If I was conscious of wanting not to inherit my mother's timidity, then it was my father's evasiveness I recognised in myself, and also disliked. When Dad died in 1989, my mother was embarrassed by his omission of both his children from his will. I asked my sister if she had been surprised. ‘Not at all,' Margaret replied, without any apparent bitterness. ‘Dad was never interested in us when he was alive. Why should he be just because he's died?' Asked in 2000 by the Almeida Theatre to adapt Chekhov's 1880 ramblings, usually performed in the English-speaking theatre under the title
Platonov
, I was taken
aback when I enquired what the meaning was of this strange word,
, by which the play was known in Russia. ‘Fatherlessness,' I was told.

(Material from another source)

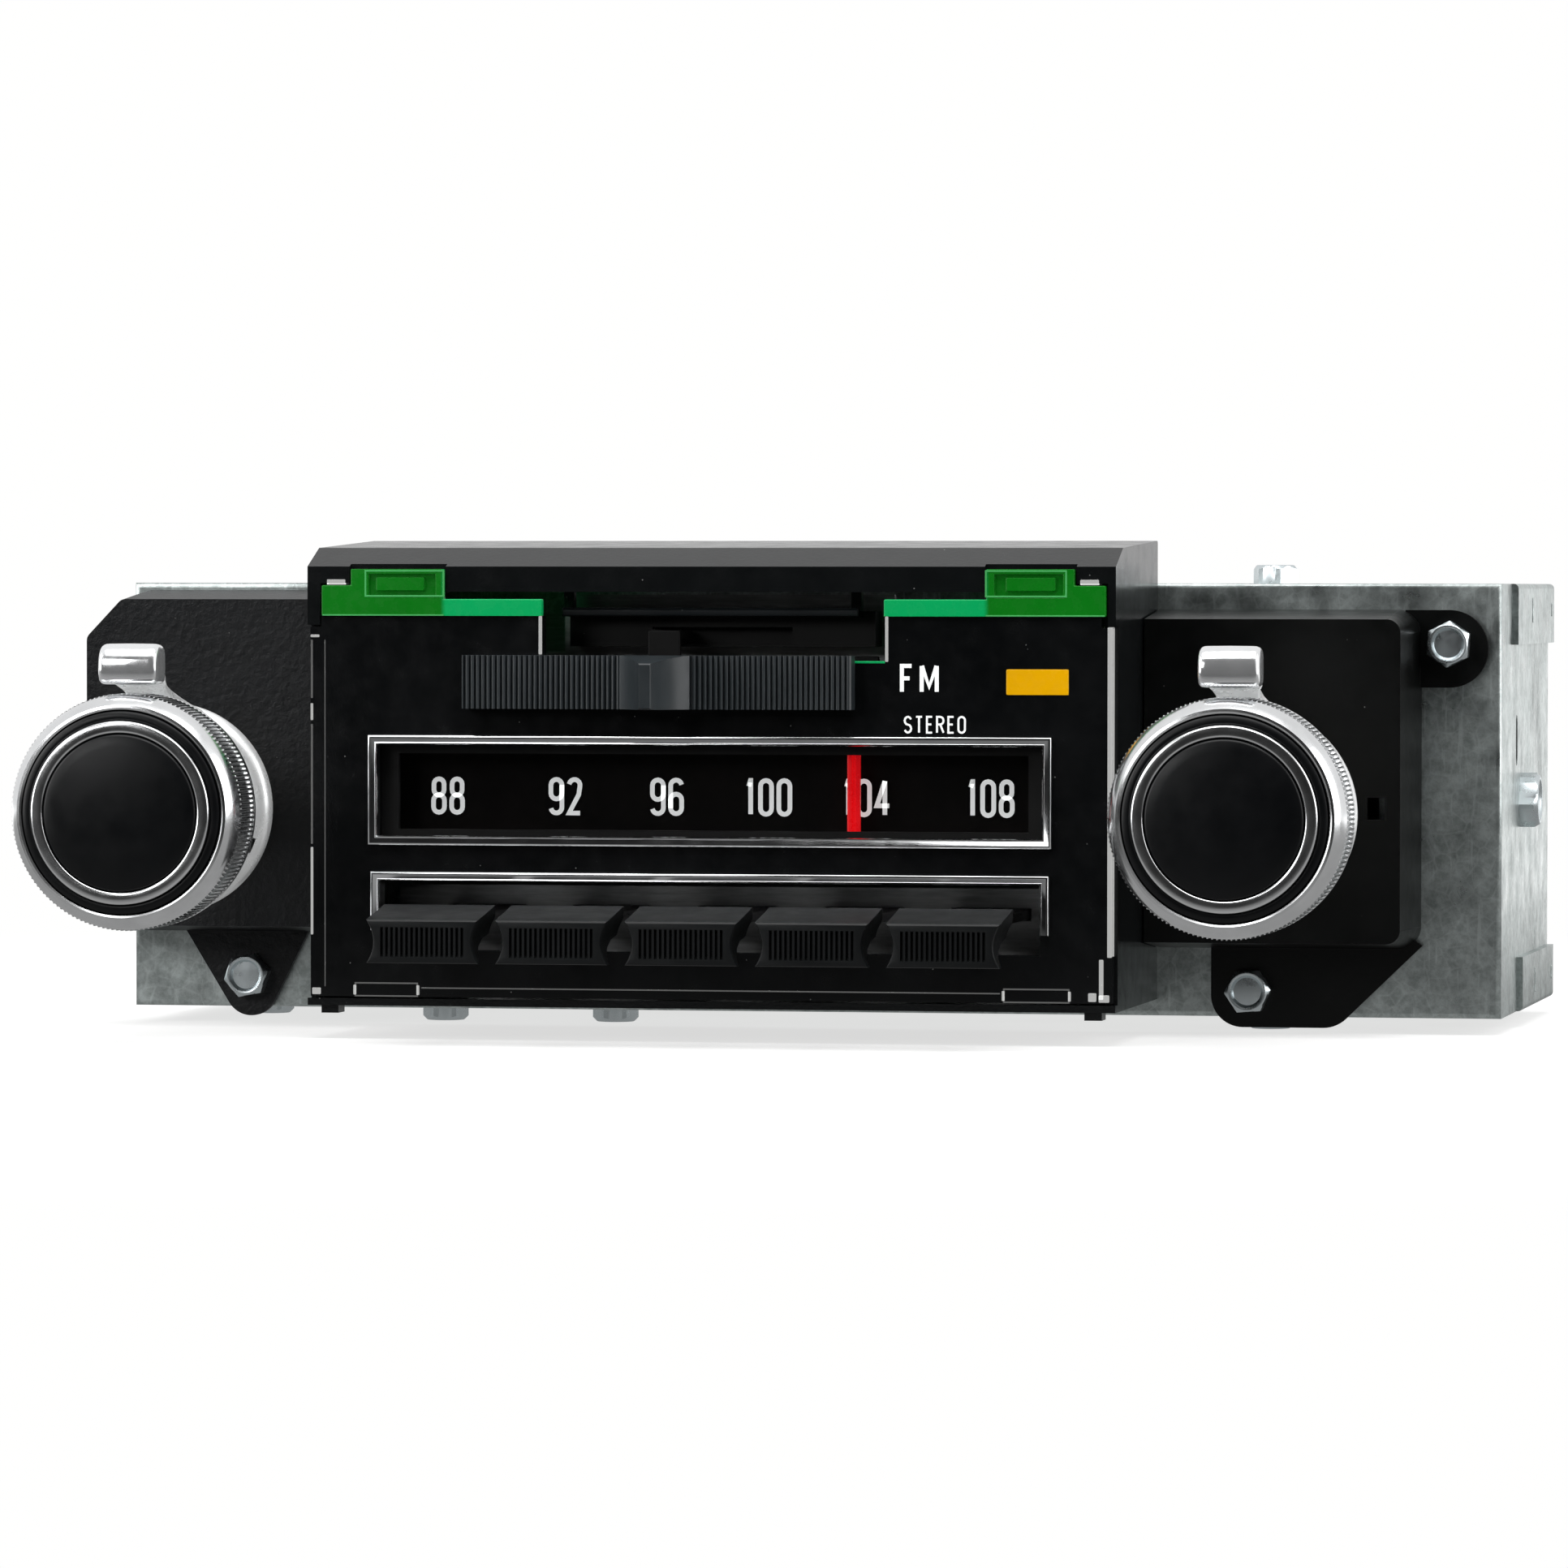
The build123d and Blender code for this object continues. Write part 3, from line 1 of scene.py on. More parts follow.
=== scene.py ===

Margaret had been born in Paisley in 1943. After the war the family had moved down to St Leonards in East Sussex, where my father's father had also retired. St Leonards is itself a kind of adjunct of Hastings, in the same relationship as Hove is to Brighton: part but not part. The winter of 1947 was, at the time, the coldest of the century, and my mother, pregnant and alone, pulled Margaret up the steep, icy hill to 23 Dane Road. She lived with my sister on the ground floor of a high unremarkable turn-of-the-century semi-detached which had been chopped haphazardly into flats. The pocket-handkerchief garden was now in front, not behind. My mother loved to joke about the view from the kitchen sink which was nothing but a blank bottle-green wall.